The blue mailbox at Midwood Street and Flatbush Avenue is one of the single most pilfered collection points operated by the U.S. Postal Service in the borough, according to area advocates, who’ve created a website called worstmailboxever.com that locals can use to petition the city for a more secure drop box to send out their rent checks and birthday cards.

“For years right here at [Midwood Street and Flatbush Avenue] our residents have had their rent checks, bill payments, cards to loved ones – you name it’s [sic] been stolen from this mailbox,” wrote Seth Kaplan, a longtime area resident and prolific community advocate, on the petition site that went live Sunday. “It’s one of the worst mailboxes in Brooklyn!”

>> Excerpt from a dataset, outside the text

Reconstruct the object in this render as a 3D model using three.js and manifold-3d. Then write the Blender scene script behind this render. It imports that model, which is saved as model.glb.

The USPS blue box is a frequent topic of discussion at community meetings hosted by the 71st Precinct, where cops and postal reps have singled out that specific crate, claiming mail there frequently falls victim to so-called “fishing scams,” according to another peeved Prospect Lefferts Gardens resident.

“It’s the most infamous male package theft in New York City based on the NYPD and Postal Service’s own admission,” said Brian Cunningham, who launched a hard-fought, but losing challenge for Mathieu Eugene’s Council seat in 2017. “This is a mailbox people are advised not to use.”

The fishing scam is a low-tech, but highly effective technique for pulling letters from USPS blue boxes using nothing more than a length of string and a sticky glue trap meant for capturing rodents.

And the selfish scheme is hitting senior citizens the hardest, according to Cunningham, who said many elders don’t realize their mail’s been stolen until their landlords start demanding payment weeks, or even months after checks were sent out.

“For seniors, who are paying rent, paying bills, mail checks being snatched up, or items being sent to loved ones, is very distressing,” he said.

NYPD spokeswoman Det. Mason confirmed there were three complaints related to that mailbox this year, including one heist that nabbed a pricey parcel worth more than $1,000 on March 5, and officers at the 71st Precinct are working with the U.S. Postal Inspection Service — the law-enforcement arm of USPS — to outfit that box with an anti-theft door.

Mailbox fishing scams are not unique to the Flatbush Avenue drop box, and the Postal Service is currently in the process of either replacing, or modifying all city blue boxes to reduce theft, according to USPS spokeswoman Maureen Marion, who noted that mailboxes are being replaced in order of highest priority.

A spokeswoman for the Postal Inspection Service confirmed that mailbox is part of an ongoing investigation, but would not provide any additional information.